Other Points of Interest
Visitors will also want to take time to visit the Clock Tower (Turnul cu Ceas), which has a viewing platform at the top and an impressive history museum inside that has a wide variety of artifacts that includes weapons, clothing, and pieces of money. The only sight that should be avoided is the Torture Museum, not because of a high level of blood and gore, but more for the fact that it is only a small room and has not properly been completed yet.
When to Come
The best time to come to Sighisoara is without a doubt in the middle of summer during July. For ten days each year, the city is home to the Sighisoara Medieval Festival, an event that brings an estimated 30,000 people to the city to take part in the music, theater, and crafts activities. Highlighted by a torchlit parade every night and a fireworks display on the weekend, the many different activities can encourage a visitor to stay in town for the entire duration of the festival. Other events that may be a good time to make a visit to Sighisoara include the annual blues festival that is held in February or Pro Etnica, a celebration of the many different ethnic groups that make up the Romanian population.

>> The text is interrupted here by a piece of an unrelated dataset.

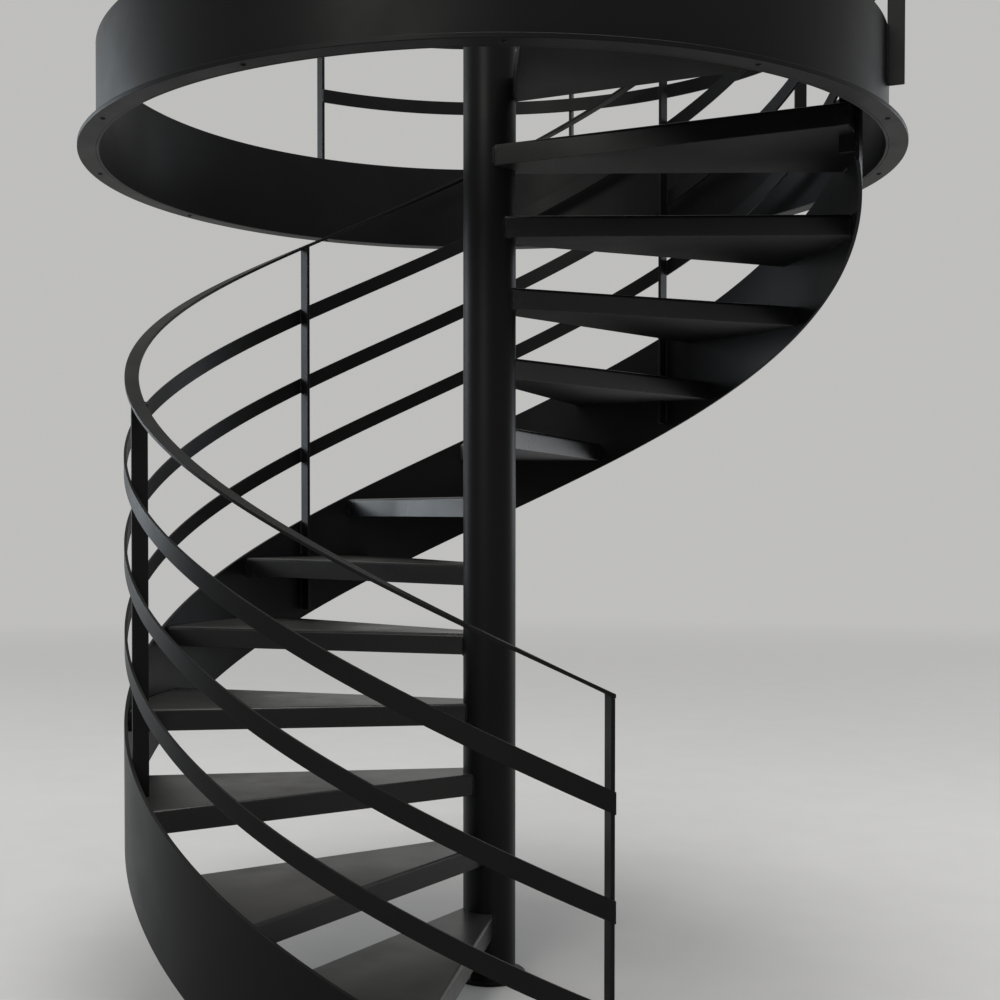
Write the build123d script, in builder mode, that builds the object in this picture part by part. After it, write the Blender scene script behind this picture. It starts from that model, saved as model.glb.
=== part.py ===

As far as accommodation options go, a traveler may be surprised by the wide range afforded by Sighisoara. At the budget end of the spectrum, there are currently only three hostels to speak of, but a number of cheap hotel options offer private rooms for just a little bit more expense. The hostels include a local branch of the Nathan’s Hostel chain as well as The Legend House, which has high reviews and is located more towards the center of town.
Inexpensive Luxury Hotels
With unexplainable low prices, a visit to Sighisoara may be the time to experience true luxury as one of the best hotels in the country, BinderBubi, runs specials on a regular basis that can bring the price of a standard double room down to 50 Euros. With a fascinating wooden architecture, this hotel and spa provides the perfect base to explore Sighisoara and the surrounding areas.
Eating Out in Sighisoara
Finding a good spot to eat in Sighisoara is not a problem as a number of quality restaurants have opened up in the past few years. An eatery called Rustic brings tourists and locals together to sample typical Romanian cuisine done well. A great choice for adventurous eaters would be to try their tripe soup (Ciorba de Burta), with a creamy garlic flavor. Less daring diners would be well suited to the minced meat rolls (Mici) or cabbage rolls filled with ground meat (Sarmale). Other restaurants that generate rave reviews are La Perla for pizza or the restaurant located at the Hotel Sighisoara.
Getting in and out of Sighisoara is relatively easy as long as a person plans ahead. There are daily connections to the major cities of Romania, such as Brasov, Cluj, and Bucharest, but getting to more remote destinations like Suceava may require changing trains or buses a number of times. Hotel or hostel staff should be able to help with finding the best way to get from Sighisoara to the next destination on a traveler’s list. For many people, Sighisoara is the highlight of their Romanian vacation and it is quickly rivaling nearby Brasov for the title of best city to visit in the country.